Supplied entries:
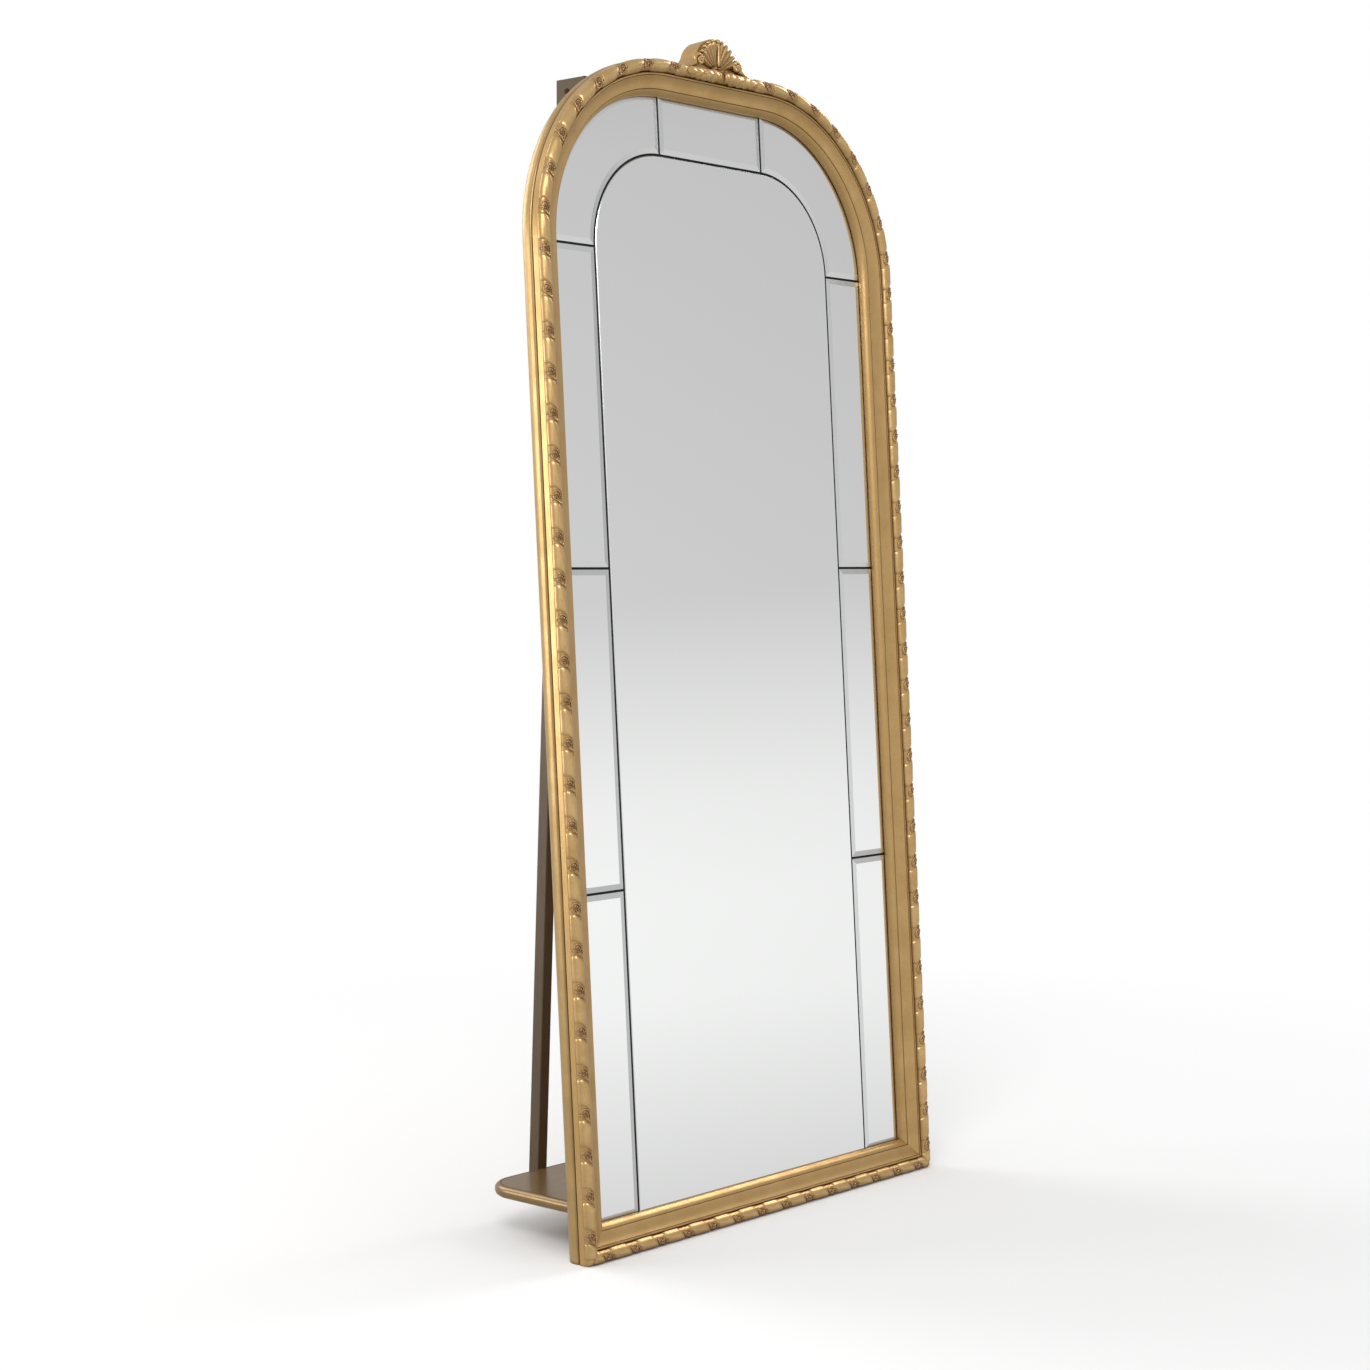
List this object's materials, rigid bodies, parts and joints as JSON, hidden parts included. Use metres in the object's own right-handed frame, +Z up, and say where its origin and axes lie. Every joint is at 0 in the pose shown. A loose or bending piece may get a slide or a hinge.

* * *

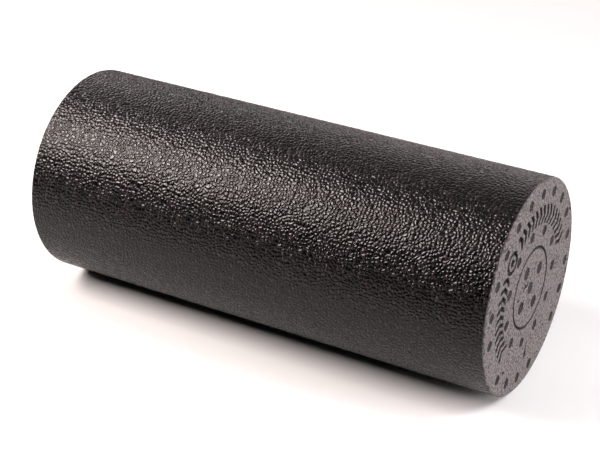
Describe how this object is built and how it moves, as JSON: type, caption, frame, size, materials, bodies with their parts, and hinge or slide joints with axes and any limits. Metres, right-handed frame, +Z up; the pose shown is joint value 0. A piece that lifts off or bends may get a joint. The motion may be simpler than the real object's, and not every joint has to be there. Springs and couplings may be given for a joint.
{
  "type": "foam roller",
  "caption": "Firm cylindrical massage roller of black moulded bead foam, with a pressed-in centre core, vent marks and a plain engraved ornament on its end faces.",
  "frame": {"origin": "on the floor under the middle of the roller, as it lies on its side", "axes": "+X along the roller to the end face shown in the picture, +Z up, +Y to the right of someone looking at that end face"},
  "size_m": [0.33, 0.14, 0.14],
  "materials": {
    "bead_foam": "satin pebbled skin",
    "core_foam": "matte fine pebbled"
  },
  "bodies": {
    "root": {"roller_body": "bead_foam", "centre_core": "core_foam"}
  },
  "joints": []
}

Required work:
Lines from the records above that hold "handed" are the ones to list.

Solution to this problem:
List this object's materials, rigid bodies, parts and joints as JSON, hidden parts included. Use metres in the object's own right-handed frame, +Z up, and say where its origin and axes lie. Every joint is at 0 in the pose shown. A loose or bending piece may get a slide or a hinge.
Describe how this object is built and how it moves, as JSON: type, caption, frame, size, materials, bodies with their parts, and hinge or slide joints with axes and any limits. Metres, right-handed frame, +Z up; the pose shown is joint value 0. A piece that lifts off or bends may get a joint. The motion may be simpler than the real object's, and not every joint has to be there. Springs and couplings may be given for a joint.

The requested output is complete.